──────── DATASET EXTRACT ────────
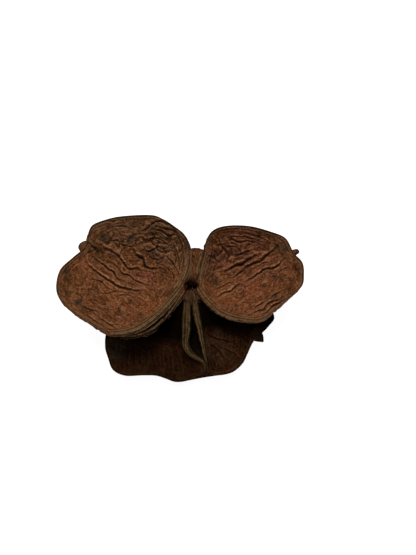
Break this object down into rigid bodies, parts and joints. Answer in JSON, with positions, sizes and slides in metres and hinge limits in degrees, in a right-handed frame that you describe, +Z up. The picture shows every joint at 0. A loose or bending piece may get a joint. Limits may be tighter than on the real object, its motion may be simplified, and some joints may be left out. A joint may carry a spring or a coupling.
{
  "type": "dried lotus-like seed pod",
  "caption": "Dried brown woody seed pod, split open along its lips, with dished wrinkled faces, thin tan rims and a bulging back, lying on its back.",
  "frame": {"origin": "centre of the footprint, on the surface that the pod rests on", "axes": "+X along the pod's longest way, +Y from the slits towards the grown base, +Z up from the resting surface"},
  "size_m": [0.0933, 0.0599, 0.038],
  "materials": {
    "husk": "matte, wrinkled"
  },
  "bodies": {
    "root": {"pod_husk": "husk"}
  },
  "joints": []
}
────────
GOAL: Find "joints". Copy every line it occurs in.

RESPONSE BELOW:
Break this object down into rigid bodies, parts and joints. Answer in JSON, with positions, sizes and slides in metres and hinge limits in degrees, in a right-handed frame that you describe, +Z up. The picture shows every joint at 0. A loose or bending piece may get a joint. Limits may be tighter than on the real object, its motion may be simplified, and some joints may be left out. A joint may carry a spring or a coupling.
  "joints": []